If persona itself is not a red flag, then what is? What should really alarm or reassure us about the next divisive leader who also is nothing like Hitler? Chaplin faced court. Hitler committed suicide to avoid it. He had deceived a nation and committed genocide. Heavy reliance on persona should prompt us to take behaviour seriously. If we want to follow someone, we need to be concerned with how they treat people, how honest they are, and how they negotiate relationships.
But each time, it is the persona – looking like none before it - that seduces us. We saw this one develop. They have the boy down the street quality. In an age of narcissism, we ignore behaviour as a marker of who to trust. Instead, we are reassured by distinctiveness. We applaud it, we pay for it – this thing that might otherwise warn us that we are in a high-risk relationship.
After making The Great Dictator, Chaplin was one day speaking to his son, Charles Jr. He said of Hitler, “he’s the madman, I’m the comic; but it could have been the other way around.”6 It could have been. But the son knew both the persona and the man. The big joke – that the dictator and the clown were so different, had worn thin long ago.

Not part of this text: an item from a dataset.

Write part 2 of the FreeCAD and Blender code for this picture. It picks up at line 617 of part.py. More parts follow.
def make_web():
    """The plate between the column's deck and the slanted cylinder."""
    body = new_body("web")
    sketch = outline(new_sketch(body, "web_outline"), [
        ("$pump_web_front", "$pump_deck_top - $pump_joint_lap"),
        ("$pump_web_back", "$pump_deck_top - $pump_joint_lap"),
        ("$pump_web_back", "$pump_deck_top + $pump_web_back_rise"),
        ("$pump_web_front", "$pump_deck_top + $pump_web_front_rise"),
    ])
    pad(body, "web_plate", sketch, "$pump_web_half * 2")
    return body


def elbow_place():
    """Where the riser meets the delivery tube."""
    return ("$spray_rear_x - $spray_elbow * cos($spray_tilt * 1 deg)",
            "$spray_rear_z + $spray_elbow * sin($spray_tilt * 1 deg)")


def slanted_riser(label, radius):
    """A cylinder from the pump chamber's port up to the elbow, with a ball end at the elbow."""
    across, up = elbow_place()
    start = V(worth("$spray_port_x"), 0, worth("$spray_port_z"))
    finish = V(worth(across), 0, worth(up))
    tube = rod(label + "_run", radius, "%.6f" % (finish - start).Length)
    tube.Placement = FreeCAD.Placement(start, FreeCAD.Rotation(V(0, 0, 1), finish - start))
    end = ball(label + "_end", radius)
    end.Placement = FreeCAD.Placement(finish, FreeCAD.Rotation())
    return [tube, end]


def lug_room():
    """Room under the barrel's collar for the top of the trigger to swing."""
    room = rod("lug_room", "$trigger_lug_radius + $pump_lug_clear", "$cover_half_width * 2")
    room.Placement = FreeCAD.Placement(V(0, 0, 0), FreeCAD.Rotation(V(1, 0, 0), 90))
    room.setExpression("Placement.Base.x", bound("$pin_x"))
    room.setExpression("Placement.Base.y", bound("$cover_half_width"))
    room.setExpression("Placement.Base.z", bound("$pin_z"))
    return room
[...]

Chaplin, in costume, directing The Great Dictator (1940)
Disclaimer: All views expressed are my own unless otherwise stated, and do not necessarily reflect the views of any institution I have been employed by. The content here is for information and should not be interpreted as advice.
Notes
1. Ackroyd, P. (2014). Charlie Chaplin. Vintage books.
2. The Great Britain Foreign Office. (1939) The British War Blue Book.
3. Brody, R. Charlie Chaplin’s Scandalous Life and Boundless Artistry. In The New Yorker, September 18th, 2015.
4. Hitler Practices his Speeches (2010). Iconic Photos. Downloaded from: https://iconicphotos.wordpress.com/tag/heinrich-hoffman
5. Cooke, R. (2016) High Hitler: How Nazi drug abuse steered the course of history. The Guardian, 25/9/16.
6. Chaplin, C. (1960). My Father, Charlie Chaplin. New York
Such an interesting read. I knew nothing about Chaplins personal life and it’s fascinating to read this account contrasted with Hitlers
This is a fascinating read about Chaplin and his pathological behaviour. Shadows, shadows everywhere!